Provided material
>>>>>
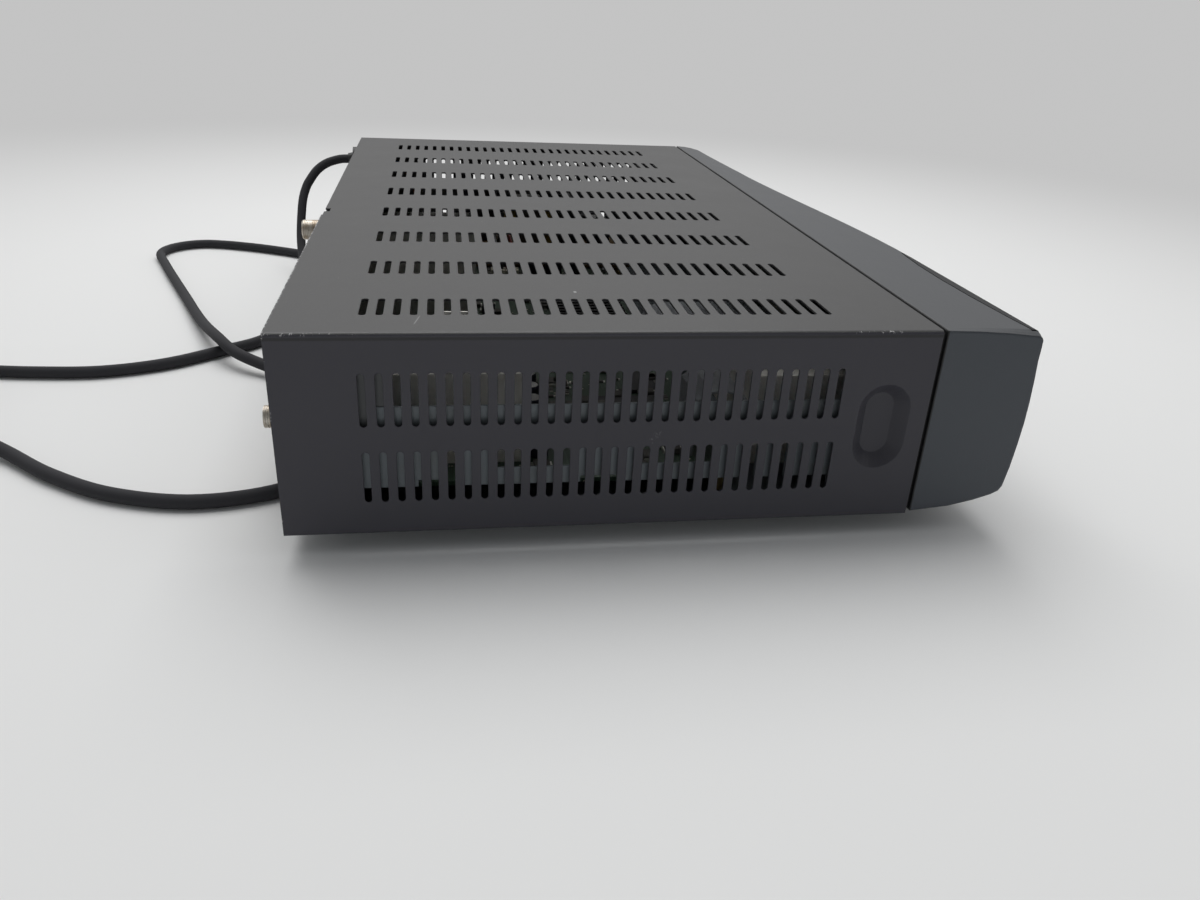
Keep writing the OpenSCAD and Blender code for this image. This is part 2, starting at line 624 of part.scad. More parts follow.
module capacitor(x, y, z, r, h) translate([x, y, z]) {
    cylinder(r = r, h = h - 0.6);
    translate([0, 0, h - 0.6 - tiny]) cylinder(r1 = r, r2 = r - 0.5, h = 0.6);
}
module board_capacitors() color("#2b2f4a") {
    for (i = [0:4]) capacitor(main_x0 + 20 + i * 13, can_y0 - 5, deck_z, 4, 12);
    for (i = [0:3]) capacitor(f_x - 48 + i * 12, tuner_y0 - 6, deck_z, 3.2, 11);
    for (i = [0:3]) capacitor(main_x1 - 14, main_y0 + 26 + i * 14, deck_z, 5, 16);
}
module tuner_can() color("#b9bab4") {
    slab(f_x - 7, tuner_y0, deck_z, f_x + 7, panel_y - sheet - clear, lip_z + 65);
}
module aerial_sockets() color("#b8ad98") for (z = f_zs) difference() {
    union() {
        rod_y(f_x, z, f_r, panel_y - sheet - clear, rear_y + f_reach - 0.7);
        translate([f_x, rear_y + f_reach - 0.7 - tiny, z]) rotate([-90, 0, 0]) cylinder(r1 = f_r, r2 = f_r - 0.6, h = 0.7);
        translate([f_x, panel_y + 2.6, z]) rotate([90, 0, 0]) cylinder(r = 6.4, h = 2.6 - tiny, $fn = 6);
    }
    rod_y(f_x, z, 1.4, panel_y + 4, rear_y + f_reach + 2);
}
module screening_can() color("#b9b5a6") {
    slab(-side_x + 26, can_y0, deck_z, -side_x + 66, can_y0 + 50, lip_z + 47);
    // Earth spring that reaches up to the cover
    slab(-side_x + 25.4, can_y0 + 19.5, lip_z + 40, -side_x + 26 + tiny, can_y0 + 29.5, top_z - sheet - 0.5);
}
module phono_block() color("#1b1b1c") difference() {
    slab(phono_x - 8, panel_y - sheet - 14, deck_z, phono_x + (phono_count - 1) * phono_pitch + 8, panel_y - sheet - snug, phono_z + 8);
    for (i = [0:phono_count - 1])
        rod_y(phono_x + i * phono_pitch, phono_z, phono_r + snug, panel_y - sheet - 5, panel_y);
}
module phono_sockets() color("#c0b7a6") for (i = [0:phono_count - 1]) difference() {
    rod_y(phono_x + i * phono_pitch, phono_z, phono_r, panel_y - sheet - 5, rear_y + phono_reach);
    rod_y(phono_x + i * phono_pitch, phono_z, 1.6, panel_y + 2, rear_y + phono_reach + 1);
}
module scart_sockets() color("#1b1b1c") for (x = scart_xs) difference() {
    union() {
        slab(x - scart_w / 2, panel_y - sheet - 18, scart_z - scart_h / 2, x + scart_w / 2, panel_y, scart_z + scart_h / 2);
        slab(x - scart_w / 2, panel_y - sheet - 18, deck_z, x + scart_w / 2, panel_y - sheet - 6, scart_z);
        slab(x - scart_w / 2 - 6, panel_y - sheet - 3, scart_z - 6, x + scart_w / 2 + 6, panel_y - sheet - snug, scart_z + 6);
    }
    difference() {
        translate([x, 0, scart_z]) forward(panel_y + 1, panel_y - 12) round_shape(scart_w - 3, scart_h - 3, 2);
        translate([x, 0, scart_z]) forward(panel_y + 2, panel_y - 14) round_shape(scart_w - 8, scart_h - 8, 1);
    }
}
module data_socket() color("#9a9da0") {
    slab(data_x - 15, panel_y - sheet - 12, deck_z, data_x + 15, panel_y - sheet - snug, data_z + 6);
    translate([data_x, 0, data_z]) forward(rear_y + 5, panel_y - sheet - 1) round_shape(17, 8.6, 2.6);
}

// ---- The power board ----
module power_board() color("#a5824a") difference() {
    slab(power_x0, power_y0, board_z, power_x1, power_y1, deck_z);
    post_holes(power_posts);
}
core_x = power_x0 + 42;
core_y = power_y0 + 62;
module transformer_core() color("#4a4744") difference() {
    slab(core_x - 17, core_y - 9, deck_z + 4, core_x + 17, core_y + 9, deck_z + 32);
    slab(core_x - 11.5, core_y - 10, deck_z + 9, core_x + 11.5, core_y + 10, deck_z + 27);
}
module transformer_coil() color("#c9a227") {
    slab(core_x - 11.2, core_y - 13, deck_z + 9.3, core_x + 11.2, core_y + 13, deck_z + 26.7);
    for (s = [-1, 1]) slab(core_x - 13, core_y + s * 13 - 2, deck_z, core_x + 13, core_y + s * 13 + 2, deck_z + 28);
}
module mains_capacitor() color("#23262e") capacitor(power_x0 + 72, power_y0 + 92, deck_z, 11, 34);
module output_capacitors() color("#2b2f4a") {
    for (i = [0:3]) capacitor(power_x0 + 18 + i * 16, power_y0 + 16, deck_z, 5, 20);
}
module power_heat_sink() color("#8f959a") {
    slab(power_x0 + 10, power_y0 + 32, deck_z, power_x0 + 74, power_y0 + 34, deck_z + 32);
    for (i = [0:6]) slab(power_x0 + 12 + i * 9.6, power_y0 + 34 - tiny, deck_z + 2, power_x0 + 13.6 + i * 9.6, power_y0 + 42, deck_z + 32);
}
module power_transistors() color("#1f2022") for (x = [24, 58]) difference() {
    slab(power_x0 + x - 5, power_y0 + 27.4, deck_z + 12, power_x0 + x + 5, power_y0 + 32 - snug, deck_z + 27);
    rod_y(power_x0 + x, deck_z + 24, 1.6, power_y0 + 20, power_y0 + 33);
}
module fuse_axis() {
    translate([power_x1 - 12, power_y1 - 46, deck_z + 6]) rotate([-90, 0, 0]) children();
}
module mains_fuse() color("#d9dcd6") fuse_axis() cylinder(r = 2.6, h = 20);
module fuse_clips() color("#b8a878") for (y = [0, 14]) difference() {
    translate([power_x1 - 16, power_y1 - 46 + y, deck_z]) cube([8, 6, 9]);
    translate([power_x1 - 12, power_y1 - 47 + y, deck_z + 6]) rotate([-90, 0, 0]) cylinder(r = 2.6 + snug, h = 8);
    translate([power_x1 - 14, power_y1 - 47 + y, deck_z + 6]) cube([4, 8, 6]);
}
module mains_filter() color("#d8b23c") {
    slab(power_x0 + 10, power_y1 - 34, deck_z, power_x0 + 27, power_y1 - 16, deck_z + 15);
    slab(power_x0 + 34, power_y1 - 32, deck_z, power_x0 + 54, power_y1 - 16, deck_z + 20);
}

// ---- Wiring ----
ribbon_x0 = -side_x + 140;
ribbon_w = 26;
ribbon_t = 0.9;
module ribbon_headers() color("#e2ddcc") {
    slab(ribbon_x0 - 2, board_face_y + board_t, lip_z + 22, ribbon_x0 + ribbon_w + 2, board_face_y + board_t + 7, lip_z + 30);
    slab(ribbon_x0 - 2, main_y0 + 3, deck_z, ribbon_x0 + ribbon_w + 2, main_y0 + 10, deck_z + 7);
}
module ribbon_cable() color("#9ea3a8") {
    y0 = board_face_y + board_t + 7;
    y1 = main_y0 + 6.5;
    z0 = lip_z + 26;
    z1 = deck_z + 7;
    translate([ribbon_x0, 0, 0]) rotate([90, 0, 90]) linear_extrude(ribbon_w) polygon([
        [y0, z0], [y0 + 8, z0], [y0 + 12, z0 + 3], [y1 - 8, z1 + 9], [y1 - 3, z1 + 7], [y1 - ribbon_t / 2, z1 + 3], [y1 - ribbon_t / 2, z1],
        [y1 + ribbon_t / 2, z1], [y1 + ribbon_t / 2, z1 + 3.4], [y1 - 2.4, z1 + 8], [y1 - 8, z1 + 10], [y0 + 11, z0 + 4], [y0 + 8, z0 + ribbon_t], [y0, z0 + ribbon_t]
    ]);
}
// Flat cable from the card reader's back down to the board
module card_ribbon() color("#c9cbc8") {
    y0 = seam_y + 56;
    y1 = main_y0 + 14;
    z0 = lip_z + 33;
    t = ribbon_t;
    translate([(flap_x0 + flap_x1) / 2 - 28, 0, 0]) rotate([90, 0, 90]) linear_extrude(ribbon_w) polygon([
        [y0, z0], [y0 + 3, z0 + 1], [y0 + 6, z0 + 4.2], [y0 + 10, z0 + 5],
        [y1 - 5, z0 + 4.5], [y1 - 1, z0 + 1], [y1, z0 - 5], [y1, deck_z],
        [y1 + t, deck_z], [y1 + t, z0 - 4.6], [y1 - 0.2, z0 + 1.8], [y1 - 4.6, z0 + 5.4],
        [y0 + 10, z0 + 5 + t], [y0 + 5.4, z0 + 4.9], [y0 + 2.6, z0 + 1.9], [y0, z0 + t]
    ]);
}
lead_y = main_y0 + 70;
module lead_headers() color("#e2ddcc") {
    slab(main_x1 - 30, lead_y - 8, deck_z, main_x1 - 23, lead_y + 8, deck_z + 7);
    slab(power_x0 + 3, lead_y - 8, deck_z, power_x0 + 10, lead_y + 8, deck_z + 7);
}
module power_leads() color("#b03a2e") for (i = [0:3]) {
    y = lead_y - 4.5 + i * 3;
    a = main_x1 - 26.5;
    b = power_x0 + 6.5;
    tube(smooth_line([[a, y, deck_z + 7], [a + 1, y, deck_z + 13], [a + 9, y, deck_z + 19], [(a + b) / 2, y, deck_z + 20],
        [b - 9, y, deck_z + 19], [b - 1, y, deck_z + 13], [b, y, deck_z + 7]], 2), 0.8, 6, [0, 1, 0]);
}
module mains_leads() color("#6b4a2b") for (s = [-1, 1]) {
    x = gland_x - 6 + s * 3;
    out_y = panel_y - sheet - 16;
    tube(smooth_line([[gland_x + s * 1.4, out_y, gland_z], [gland_x - 1 + s * 1.8, out_y - 8, gland_z - 2],
        [x, out_y - 16, gland_z - 10], [x, out_y - 19, gland_z - 22], [x, out_y - 20, deck_z + 8], [x, out_y - 20, deck_z]], 2), 1.1, 8, [1, 0, 0]);
}
module strain_relief() color("#19191a") difference() {
    union() {
        rod_y(gland_x, gland_z, gland_r, panel_y - sheet - snug, panel_y + snug);
        rod_y(gland_x, gland_z, gland_r + 1.6, panel_y - sheet - 4, panel_y - sheet);
        rod_y(gland_x, gland_z, gland_r + 2.2, panel_y, rear_y + 3.6);
        translate([gland_x, rear_y + 3.6 - tiny, gland_z]) rotate([-90, 0, 0]) cylinder(r1 = 4.4, r2 = 3.6, h = 3.5);
        translate([gland_x, panel_y - sheet - 4 + tiny, gland_z]) rotate([90, 0, 0]) cylinder(r1 = 6, r2 = 4.4, h = 12);
    }
}
cord_line = smooth_line(concat(route_out, coil, route_back), route_steps);
echo("cord length, mm", round(length_of(cord_line)));
echo("cord's least gap to itself, mm", least_between(cord_line, 8) - cord_d);
module mains_cord() color("#1a1a1b") tube(cord_line, cord_r, 8);
// A strap round the coil's stacked turns
module cord_tie() color("#1f1f20") {
    tie_z = lie + coil_rise * (0.25 + floor(coil_turns) / 2);
    tie_h = floor(coil_turns) * coil_rise + cord_d;
    translate([coil_at[0], coil_at[1] + coil_r, tie_z]) rotate([90, 0, 90]) linear_extrude(tie_w, center = true) difference() {
        round_shape(cord_d + 2 * tie_t - 2 * snug, tie_h + 2 * tie_t - 2 * snug, cord_r + tie_t - snug * 2);
        round_shape(cord_d - 2 * snug, tie_h - 2 * snug, cord_r - snug * 2);
    }
}
module plug_disc(x, z, r) {
    translate([x, plug_y, z]) rotate([0, 90, 0]) cylinder(r = r, h = 0.4, $fn = 32);
}
module mains_plug() color("#1a1a1b") {
    end_x = plug_tip_x - boot_len;
    hull() {
        plug_disc(plug_tip_x - 0.4, lie + 0.6, cord_r + 0.5);
        plug_disc(end_x - 1, plug_h / 2, 5.4);
    }
    hull() {
        for (y = [-1, 1] * (plug_w / 2 - 5), z = [-1, 1] * (plug_h / 2 - 4))
            translate([end_x - 22, plug_y + y, plug_h / 2 + z]) rotate([0, 90, 0]) cylinder(r = 4, h = 10, $fn = 32);
        plug_disc(end_x - 1, plug_h / 2, 5.4);
    }
}
module plug_pins() color("#c9c6bb") for (y = [-9.3, 9.3]) {
    translate([plug_tip_x - 36, plug_y + y, plug_h / 2]) rotate([0, -90, 0]) cylinder(r = 2, h = 18.5);
}

top_cover();
chassis_tray();
rear_panel();
rubber_feet();
foot_screws();
cover_screws();
front_bezel();
front_flap();
display_window();
light_pipe();
power_button();
up_button();
down_button();
menu_button();
ok_button();
power_stem();
up_stem();
down_stem();
menu_stem();
ok_stem();
tact_switches();
front_board();
display_module();
infrared_sensor();
card_reader();
main_board();
board_standoffs();
board_screws();
processor_chip();
chip_heat_sink();
memory_chips();
board_capacitors();
tuner_can();
aerial_sockets();
screening_can();
phono_block();
phono_sockets();
scart_sockets();
data_socket();
power_board();
transformer_core();
transformer_coil();
mains_capacitor();
output_capacitors();
power_heat_sink();
power_transistors();
mains_fuse();
fuse_clips();
mains_filter();
ribbon_cable();
card_ribbon();
ribbon_headers();
power_leads();
lead_headers();
mains_leads();
strain_relief();
mains_cord();
cord_tie();
mains_plug();
plug_pins();
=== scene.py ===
"""Finishes, small fittings, cord and studio for a satellite TV receiver.

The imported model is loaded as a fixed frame. Lengths are in metres unless a comment says otherwise, the front
faces -Y and the feet stand on z = 0.
"""

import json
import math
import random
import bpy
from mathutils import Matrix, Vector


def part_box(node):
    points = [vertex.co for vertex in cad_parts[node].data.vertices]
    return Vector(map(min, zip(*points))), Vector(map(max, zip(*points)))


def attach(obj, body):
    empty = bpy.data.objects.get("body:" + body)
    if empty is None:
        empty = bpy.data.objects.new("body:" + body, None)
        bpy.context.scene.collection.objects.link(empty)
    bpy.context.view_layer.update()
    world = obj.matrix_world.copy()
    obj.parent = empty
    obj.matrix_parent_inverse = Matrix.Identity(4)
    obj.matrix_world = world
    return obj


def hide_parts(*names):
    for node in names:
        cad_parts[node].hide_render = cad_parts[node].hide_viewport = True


bl_info = {
    "name": "Satellite receiver finish",
    "version": (1, 0, 0),
    "blender": (4, 5, 0),
    "location": "View3D > Sidebar > Receiver",
    "description": "Painted steel, moulded plastic, boards, cord and studio for a satellite TV receiver",
    "category": "Object",
}

import bmesh
import bpy
from bpy.props import FloatProperty, FloatVectorProperty, IntProperty, PointerProperty
from mathutils import Matrix, Vector

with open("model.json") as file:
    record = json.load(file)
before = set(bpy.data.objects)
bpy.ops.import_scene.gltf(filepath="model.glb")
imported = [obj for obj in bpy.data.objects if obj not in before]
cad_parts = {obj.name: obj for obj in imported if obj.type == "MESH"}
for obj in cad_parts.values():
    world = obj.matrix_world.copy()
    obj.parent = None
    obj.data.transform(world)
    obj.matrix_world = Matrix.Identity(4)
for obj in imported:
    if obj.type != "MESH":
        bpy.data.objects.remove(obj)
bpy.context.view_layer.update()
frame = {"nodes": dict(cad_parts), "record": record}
NODES = frame["nodes"]
COVER_LOW, COVER_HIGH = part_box("top_cover")
PANEL_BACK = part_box("rear_panel")[1].y
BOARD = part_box("main_board")
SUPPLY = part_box("power_board")
MM = 1000  # millimetres in a metre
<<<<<
Exercise aim
Reproduce verbatim only the segment of the listing bounded by the line containing "top_cover();" and the line containing "for node in", with both boundary lines included.

Completed task
top_cover();
chassis_tray();
rear_panel();
rubber_feet();
foot_screws();
cover_screws();
front_bezel();
front_flap();
display_window();
light_pipe();
power_button();
up_button();
down_button();
menu_button();
ok_button();
power_stem();
up_stem();
down_stem();
menu_stem();
ok_stem();
tact_switches();
front_board();
display_module();
infrared_sensor();
card_reader();
main_board();
board_standoffs();
board_screws();
processor_chip();
chip_heat_sink();
memory_chips();
board_capacitors();
tuner_can();
aerial_sockets();
screening_can();
phono_block();
phono_sockets();
scart_sockets();
data_socket();
power_board();
transformer_core();
transformer_coil();
mains_capacitor();
output_capacitors();
power_heat_sink();
power_transistors();
mains_fuse();
fuse_clips();
mains_filter();
ribbon_cable();
card_ribbon();
ribbon_headers();
power_leads();
lead_headers();
mains_leads();
strain_relief();
mains_cord();
cord_tie();
mains_plug();
plug_pins();
=== scene.py ===
"""Finishes, small fittings, cord and studio for a satellite TV receiver.

The imported model is loaded as a fixed frame. Lengths are in metres unless a comment says otherwise, the front
faces -Y and the feet stand on z = 0.
"""

import json
import math
import random
import bpy
from mathutils import Matrix, Vector


def part_box(node):
    points = [vertex.co for vertex in cad_parts[node].data.vertices]
    return Vector(map(min, zip(*points))), Vector(map(max, zip(*points)))


def attach(obj, body):
    empty = bpy.data.objects.get("body:" + body)
    if empty is None:
        empty = bpy.data.objects.new("body:" + body, None)
        bpy.context.scene.collection.objects.link(empty)
    bpy.context.view_layer.update()
    world = obj.matrix_world.copy()
    obj.parent = empty
    obj.matrix_parent_inverse = Matrix.Identity(4)
    obj.matrix_world = world
    return obj


def hide_parts(*names):
    for node in names:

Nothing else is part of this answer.